ПЕРВЫЕ ГАСТРОЛИ ЗА РУБЕЖОМ. БЕРЛИН, ПАРИЖ...
Летом 1928 года я получил от некоего импресарио Сальберта письмо с предложением выступить с концертами в Европе и Северной Америке. Подробно были указаны условия предлагаемых гастролей на три года. Петь я должен был ежегодно по три месяца: тридцать концертов в первом, по сорок во втором и третьем сезонах. В письме упоминалось, что меня рекомендуют дирижеры Коутс и Штидри. Бланк агентства, на котором было напечатано письмо, пестрел именами виднейших музыкантов, которые заключили с ним контракты; среди них значились скрипачи Крейслер, Тибо, Изаи; виолончелист Казальс; пианисты Бакхауз, Бузони, Рахманинов; дирижеры Фуртвенглер, Клемперер, Рихард Штраус, Бруно Вальтер...
Разумеется, это предложение меня заинтересовало. Представлять советское искусство за рубежом, выступить перед новой аудиторией, познакомиться с жизнью и культурой других стран — все это, конечно, могло обогатить меня, как артиста. Но в это время работа в театре так захватила меня, что от этого предложения я отказался.
Через год в мой адрес снова пришло аналогичное письмо от агентства «Цербазон», предлагавшее свои услуги по организации моих концертов и выступлений в оперных спектаклях за рубежом. Это предложение я решил принять. Тем более, что знал, какой любовью пользуется русская музыка на Западе. И мой репертуар — уже большой и разнообразный — позволял
надеяться, что мои выступления вызовут интерес. Спустя некоторое время мне был разрешен выезд, и осенью 1929 года я уехал за границу.
Поначалу предполагалось, что я спою несколько спектаклей в Риге. Но я, стремясь скорей попасть в Берлин и Париж, переменил свое решение и договорился с дирекцией театра о том, что выступлю у них на обратном пути.
В Риге я сразу же столкнулся с чуждой мне обстановкой. В то время там осели многие белоэмигранты, враждебно встречавшие каждого, кто приезжал из Советской страны. В этом мне пришлось убедиться едва ли не на следующий день после приезда, когда развернул одну из газет, выходящих на русском языке. В разделе культурных новостей был помещен мой портрет и сообщение о том, что «бас Мариинского театра Рейзен находится сейчас в Риге». А справа, как бы случайно, с моей фотографией соседствовала другая: дуче Муссолини играет на скрипке. Выпад был явно провокационным.

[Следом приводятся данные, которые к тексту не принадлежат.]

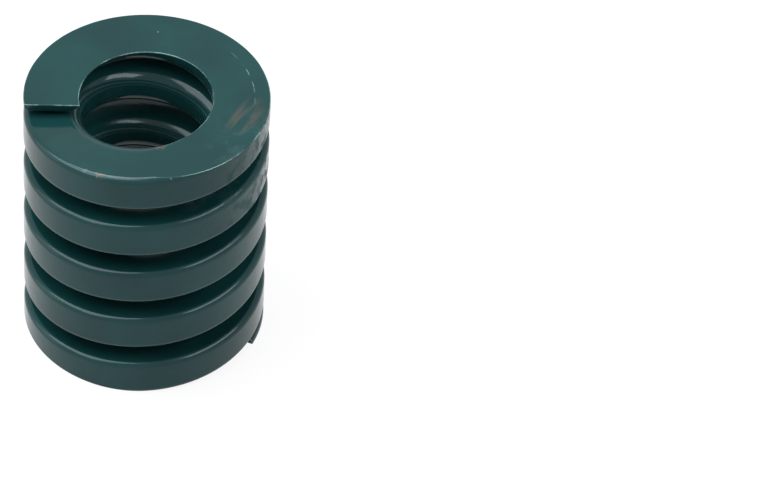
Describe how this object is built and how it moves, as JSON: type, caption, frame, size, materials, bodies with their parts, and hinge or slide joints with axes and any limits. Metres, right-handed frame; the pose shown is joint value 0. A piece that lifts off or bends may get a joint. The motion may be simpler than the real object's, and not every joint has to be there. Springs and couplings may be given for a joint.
{
  "type": "die spring",
  "caption": "Heavy rectangular-wire compression spring with closed, ground ends and a gloss green paint finish.",
  "frame": {"origin": "on the coil's axis, in the plane of the lower ground end", "axes": "+Z along the coil's axis, towards the upper ground end; the upper tip's cut face looks towards -Y"},
  "size_m": [0.0498, 0.0498, 0.0594],
  "materials": {
    "green_paint": "gloss"
  },
  "bodies": {
    "root": {"spring_coil": "green_paint"}
  },
  "joints": []
}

Вскоре я был уже в Берлине. Здесь, еще больше чем в Риге, меня охватило неприятное чувство одиночества. Я позвонил Отто Клемпереру, занимавшему пост генерального мюзик-директора одного из берлинских оперных театров, но не застал его и попросил передать ему о моем приезде. Вскоре мне сообщили, что Клемперер будет рад меня видеть в театре.
Предвкушая новую встречу с прославленным дирижером, я поехал в театр, вспоминая бетховенские торжества в Ленинграде, в которых мы выступали вместе.
Клемперер встретил меня как старого знакомого и заинтересовался моими дальнейшими планами. Он предложил мне выступить на сцене руководимого им оперного театра «Кроль». Однако его репертуар целиком состоял из произведений, в которых я никогда не пел. И я решил, что не имеет смысла мне сейчас тратить время на разучивание новых партий, да еще на немецком языке. Мне, естественно, хотелось' на гастролях выступить в ролях, уже спетых.
Время проходило в посещении концертов, оперных спектаклей и переговорах с представителями некоторых концертных агентств.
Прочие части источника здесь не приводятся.